JOB – Return the line containing "bpy.context.view_layer.update()" and all lines after it exactly; stop at the end of the material.

SUPPLIED INFORMATION –
+++

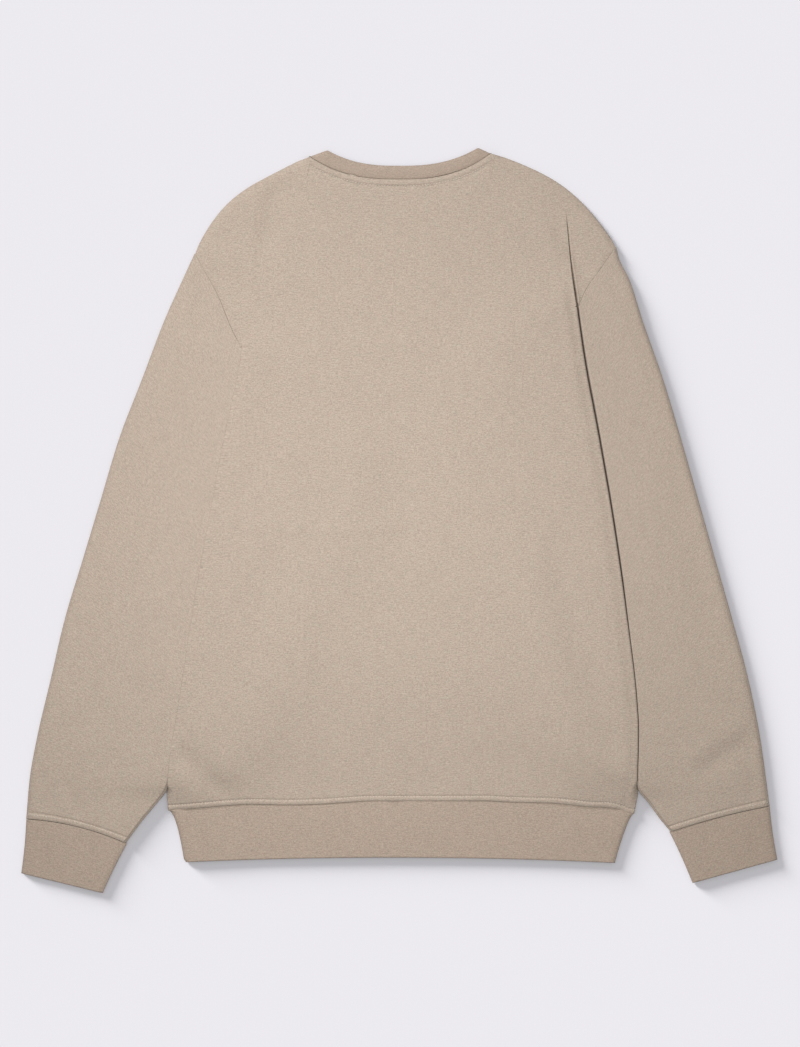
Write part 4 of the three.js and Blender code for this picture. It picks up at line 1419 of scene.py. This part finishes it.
class MakeStitching(bpy.types.Operator):
    """Topstitches the neck, the hem and the sleeve ends"""

    bl_idname = "sweatshirt.stitching"
    bl_label = "Topstitching"

    def execute(self, context):
        sewing = context.scene.sewing
        back = bpy.data.objects["back_jersey"]
        neck_row, hem_row = sewing.neck_row / MM, sewing.hem_row / MM
        seam = back_neck_seam(np.linspace(-0.97, 0.97, 90))
        along = unit(np.gradient(seam, axis=0))
        below = np.stack([along[:, 1], -along[:, 0]], axis=-1)
        stitch_row("neck_stitching", seam + below * neck_row, back)
        hem_x = np.linspace(-227, 230, 200)
        hem = np.stack([hem_x, TOP_OF_COLLAR - hem_seam_down(hem_x) + hem_row], axis=-1)
        stitch_row("hem_stitching", hem, back)
        k = np.linspace(0.015, 0.985, 60)
        for name, sign in SLEEVES:
            (outer_down, outer_out), (inner_down, inner_out) = CUFF_CORNERS[sign]["seam"]
            bow = 4 * k * (1 - k) * SLEEVE_EDGES[sign]["seam_rise"]
            down = blend(outer_down, inner_down, k) - bow
            out = blend(outer_out, inner_out, k)
            line = np.stack([sign * out, TOP_OF_COLLAR - down + hem_row], axis=-1)
            stitch_row(f"{name}_stitching", line, bpy.data.objects[f"{name}_jersey"])
        return {"FINISHED"}


class MakeStage(bpy.types.Operator):
    """Lays a plain floor and sets the soft light and the camera above the garment"""

    bl_idname = "sweatshirt.stage"
    bl_label = "Floor, light and camera"

    FLOOR_SIZE = 40.0
    FLOOR_DROP = 0.0003
    LOW_SUN = (-3.5, 3.05, 1.0)
    LOW_SUN_SPREAD = 17
    FLOOR_SUN_SHARE = 0.108
    FLOOR_SUN_SPREAD = 40
    KEY_PLACE = (-0.7, 1.4, 1.05)
    KEY_AIM = (-0.1, 0.05, 0)
    KEY_SIZE = 0.55
    OVERHEAD_PLACE = (-0.016, -0.058, 0.84)
    OVERHEAD_SIZE = 0.2
    FILL_COLOUR = (0.985, 0.99, 1.0, 1.0)
    FRAME_CENTRE = (0.8, -3.1)
    SUBJECT_HEIGHT = 0.005
    SENSOR = 36.0

    def hang(self, name, light, receivers):
        lamp = bpy.data.objects.new(name, light)
        lamp.light_linking.receiver_collection = receivers
        bpy.context.scene.collection.objects.link(lamp)
        return lamp

    def sun(self, name, towards, energy, spread_degrees, receivers):
        light = bpy.data.lights.new(name, "SUN")
        light.energy = energy
        light.angle = math.radians(spread_degrees)
        lamp = self.hang(name, light, receivers)
        lamp.rotation_euler = Vector(towards).to_track_quat("Z", "Y").to_euler()

    def lamp(self, name, place, aim, size, power, receivers):
        light = bpy.data.lights.new(name, "AREA")
        light.shape = "DISK"
        light.size = size
        light.energy = power
        lamp = self.hang(name, light, receivers)
        lamp.location = place
        lamp.rotation_euler = (Vector(place) - Vector(aim)).to_track_quat("Z", "Y").to_euler()

    def floor(self, scene):
        mesh = bpy.data.meshes.new("floor")
        bm = bmesh.new()
        bmesh.ops.create_grid(bm, x_segments=1, y_segments=1, size=self.FLOOR_SIZE)
        bmesh.ops.translate(bm, verts=bm.verts, vec=(0, 0, -self.FLOOR_DROP))
        bm.to_mesh(mesh)
        bm.free()
        mesh.materials.append(backdrop_material())
        floor = bpy.data.objects.new("floor", mesh)
        scene.collection.objects.link(floor)
        return floor

    def lights(self, scene, floor):
        """The suns light the floor alone and draw its shadow; the lamps light all but the floor."""
        stage = scene.stage
        ground = bpy.data.collections.new("ground")
        ground.objects.link(floor)
        garment = bpy.data.collections.new("garment_light")
        garment.objects.link(floor)
        garment.collection_objects[0].light_linking.link_state = "EXCLUDE"
        self.sun("low_sun", self.LOW_SUN, stage.ground_light, self.LOW_SUN_SPREAD, ground)
        above = self.FLOOR_SUN_SHARE * stage.ground_light
        self.sun("floor_sun", (0, 0, 1), above, self.FLOOR_SUN_SPREAD, ground)
        self.lamp("key_lamp", self.KEY_PLACE, self.KEY_AIM, self.KEY_SIZE, stage.key, garment)
        x, y, _ = self.OVERHEAD_PLACE
        below = (x, y, 0)
        self.lamp("overhead_lamp", self.OVERHEAD_PLACE, below, self.OVERHEAD_SIZE, stage.overhead, garment)
        world = bpy.data.worlds.new("studio")
        world.use_nodes = True
        background = world.node_tree.nodes["Background"]
        background.inputs["Color"].default_value = self.FILL_COLOUR
        background.inputs["Strength"].default_value = stage.fill
        scene.world = world
        scene.view_settings.view_transform = "Standard"

    def camera(self, scene):
        stage = scene.stage
        lens = bpy.data.cameras.new("camera")
        lens.lens = stage.lens
        lens.sensor_width = self.SENSOR
        lens.clip_end = 50.0
        camera = bpy.data.objects.new("camera", lens)
        x, y = (value * MM for value in self.FRAME_CENTRE)
        distance = stage.frame_height * stage.lens / self.SENSOR
        camera.location = (x, y, distance + self.SUBJECT_HEIGHT)
        scene.collection.objects.link(camera)
        scene.camera = camera

    def execute(self, context):
        floor = self.floor(context.scene)
        self.lights(context.scene, floor)
        self.camera(context.scene)
        return {"FINISHED"}


class SweatshirtPanel(bpy.types.Panel):
    bl_idname = "VIEW3D_PT_sweatshirt"
    bl_label = "Sweatshirt"
    bl_space_type = "VIEW_3D"
    bl_region_type = "UI"
    bl_category = "Sweatshirt"

    def draw(self, context):
        layout = self.layout
        for group in (context.scene.cloth_look, context.scene.sewing, context.scene.stage):
            box = layout.box()
            for key in group.__annotations__:
                box.prop(group, key)
        for operator in STEPS:
            layout.operator(operator.bl_idname)


GROUPS = {"cloth_look": ClothLook, "sewing": Sewing, "stage": Stage}
STEPS = (MakeStage, MakeBody, MakeSleeves, MakeRibs, MakeStitching)


def register():
    for cls in (*GROUPS.values(), *STEPS, SweatshirtPanel):
        bpy.utils.register_class(cls)
    for name, group in GROUPS.items():
        setattr(bpy.types.Scene, name, PointerProperty(type=group))


def unregister():
    for name in GROUPS:
        delattr(bpy.types.Scene, name)
    for cls in reversed((*GROUPS.values(), *STEPS, SweatshirtPanel)):
        bpy.utils.unregister_class(cls)


def main():
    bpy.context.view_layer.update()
    register()
    for name in ("stage", "body", "sleeves", "ribs", "stitching"):
        getattr(bpy.ops.sweatshirt, name)()


if __name__ == "__main__":
    main()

+++

OUTPUT OF THE TASK –
    bpy.context.view_layer.update()
    register()
    for name in ("stage", "body", "sleeves", "ribs", "stitching"):
        getattr(bpy.ops.sweatshirt, name)()


if __name__ == "__main__":
    main()